QUETTA: A senior journalist was killed in a powerful blast that claimed at least two other lives in Pakistan’s volatile southwestern Balochistan province, confirmed a senior administration official on Friday, after a motorcyclist attached an explosive device to his vehicle at a bustling market area.
The incident that took place in Khuzdar, a remote city in the region, on World Press Freedom Day sent shockwaves through the media community in the province that has witnessed much violence in the last couple of decades.
Maulvi Muhammad Siddique Mengal, the targeted journalist, was currently the president of the Khuzdar Press Club and had also received threats from unknown individuals in the past.
“President of the Khuzdar Press Club Maulvi Muhammad Siddique Mengal and two bike riders near his vehicle were killed in the attack,” Deputy Commissioner Khuzdar Arif Khan Zarkoon told Arab News after the emergence of the CCTV footage of the attack. “Five people were injured who were shifted to the District Hospital Khuzdar for treatment.”
“Mengal was traveling in his private vehicle to a mosque to offer Friday prayers when an unknown man attached a magnetic explosive device to his vehicle which exploded at Chamrook Chowk and killed him on the spot,” he added.
So far, no group has claimed responsibility for the attack.

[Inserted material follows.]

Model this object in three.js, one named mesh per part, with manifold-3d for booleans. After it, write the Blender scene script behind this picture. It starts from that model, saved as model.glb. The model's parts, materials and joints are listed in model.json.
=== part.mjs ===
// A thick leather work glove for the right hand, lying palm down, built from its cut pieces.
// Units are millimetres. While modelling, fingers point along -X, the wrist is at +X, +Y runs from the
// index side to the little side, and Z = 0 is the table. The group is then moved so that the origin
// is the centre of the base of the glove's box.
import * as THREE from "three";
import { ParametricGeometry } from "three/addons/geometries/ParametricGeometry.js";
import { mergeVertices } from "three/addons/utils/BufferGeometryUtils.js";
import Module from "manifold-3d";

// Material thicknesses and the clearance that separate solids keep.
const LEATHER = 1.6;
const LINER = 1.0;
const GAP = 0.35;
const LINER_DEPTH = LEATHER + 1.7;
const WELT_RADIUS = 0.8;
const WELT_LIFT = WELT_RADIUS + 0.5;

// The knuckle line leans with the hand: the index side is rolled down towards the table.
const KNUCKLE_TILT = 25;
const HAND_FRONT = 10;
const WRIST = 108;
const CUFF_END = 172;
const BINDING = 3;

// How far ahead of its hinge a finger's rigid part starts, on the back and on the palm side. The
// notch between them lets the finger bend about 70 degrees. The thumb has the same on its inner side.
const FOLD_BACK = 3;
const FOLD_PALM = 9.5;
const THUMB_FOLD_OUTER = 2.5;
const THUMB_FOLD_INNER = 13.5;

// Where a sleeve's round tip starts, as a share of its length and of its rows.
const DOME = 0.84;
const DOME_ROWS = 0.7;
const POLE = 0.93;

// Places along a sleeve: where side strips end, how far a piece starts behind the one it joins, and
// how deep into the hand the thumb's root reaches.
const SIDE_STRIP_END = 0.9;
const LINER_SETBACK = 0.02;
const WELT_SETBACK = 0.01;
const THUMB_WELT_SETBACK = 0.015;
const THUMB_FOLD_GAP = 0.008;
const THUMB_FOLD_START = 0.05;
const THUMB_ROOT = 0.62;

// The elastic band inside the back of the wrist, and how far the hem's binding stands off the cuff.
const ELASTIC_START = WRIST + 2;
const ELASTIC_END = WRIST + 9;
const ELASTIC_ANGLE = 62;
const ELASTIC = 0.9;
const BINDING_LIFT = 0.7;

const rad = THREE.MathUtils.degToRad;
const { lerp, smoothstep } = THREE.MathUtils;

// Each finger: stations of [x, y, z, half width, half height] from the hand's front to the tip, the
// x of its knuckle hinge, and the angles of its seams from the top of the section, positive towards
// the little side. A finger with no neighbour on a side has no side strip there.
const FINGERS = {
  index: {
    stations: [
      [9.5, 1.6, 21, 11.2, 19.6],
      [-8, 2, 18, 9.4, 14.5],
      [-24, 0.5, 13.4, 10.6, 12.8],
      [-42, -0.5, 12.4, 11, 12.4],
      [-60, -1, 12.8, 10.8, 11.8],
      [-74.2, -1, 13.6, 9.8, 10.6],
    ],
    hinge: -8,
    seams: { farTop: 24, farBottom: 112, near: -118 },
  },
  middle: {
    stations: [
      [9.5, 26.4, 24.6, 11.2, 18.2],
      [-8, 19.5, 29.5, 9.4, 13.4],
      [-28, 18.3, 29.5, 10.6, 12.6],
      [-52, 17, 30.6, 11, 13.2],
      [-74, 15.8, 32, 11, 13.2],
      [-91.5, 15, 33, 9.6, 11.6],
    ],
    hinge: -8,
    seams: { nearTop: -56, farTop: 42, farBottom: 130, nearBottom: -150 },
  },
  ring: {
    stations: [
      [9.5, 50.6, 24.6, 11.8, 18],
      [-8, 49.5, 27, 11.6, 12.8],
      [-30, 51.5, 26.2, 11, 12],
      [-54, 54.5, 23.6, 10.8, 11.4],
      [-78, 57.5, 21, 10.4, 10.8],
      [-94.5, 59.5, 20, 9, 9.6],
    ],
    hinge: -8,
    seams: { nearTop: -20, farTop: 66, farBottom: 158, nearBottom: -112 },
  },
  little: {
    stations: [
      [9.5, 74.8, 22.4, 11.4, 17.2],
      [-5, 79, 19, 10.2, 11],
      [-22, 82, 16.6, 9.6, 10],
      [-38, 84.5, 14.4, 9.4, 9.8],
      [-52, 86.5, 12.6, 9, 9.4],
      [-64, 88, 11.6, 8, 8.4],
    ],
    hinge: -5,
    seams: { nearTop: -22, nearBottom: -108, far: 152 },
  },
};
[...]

“Maulvi Siddique Mengal had been receiving threats from unknown people for the last year,” said one of the local journalists who requested anonymity. “He survived a firing attack nine months ago. Journalism has become a life-threatening profession in Khuzdar. We even closed Khuzdar Press Club for more than six months after threats by unknown people in 2012.”
Pakistan is considered one of the most dangerous places in the world for journalists, particularly for those working in the country’s western Balochistan and Khyber Pakhtunkhwa provinces. According to the Committee to Protect Journalists (CPJ), an international organization working for journalists’ safety, at least 62 media workers have been killed in targeted attacks in Pakistan since 1992.
The Balochistan Union of Journalists (BUJ) has strongly condemned Mengal’s murder, demanding the arrest of the perpetrators of the Khuzdar blast.
Khalil ur Rehman, the BUJ president, said targeting a journalist on World Press Freedom Day was an attempt to suppress the voice of media workers in Balochistan.
“Forty-two journalists have lost their lives in Balochistan over the last two decades, while 10 journalists were killed in Khuzdar district during the last decade, but not a single murderer of journalists has been arrested yet,” he told Arab News. “Journalists in Balochistan are already facing security challenges, but this attack indicates that targeted attacks against journalists have started again.”
Mir Sarfaraz Bugti, chief minister of Balochistan, has strongly condemned Mengal’s killing, ordering an investigation into it.
“The Balochistan government will utilize all resources to arrest the perpetrators involved in the killing of the senior journalist in Khuzdar,” he said in a statement. “Terrorists involved in sabotaging peace in Balochistan won’t succeed.”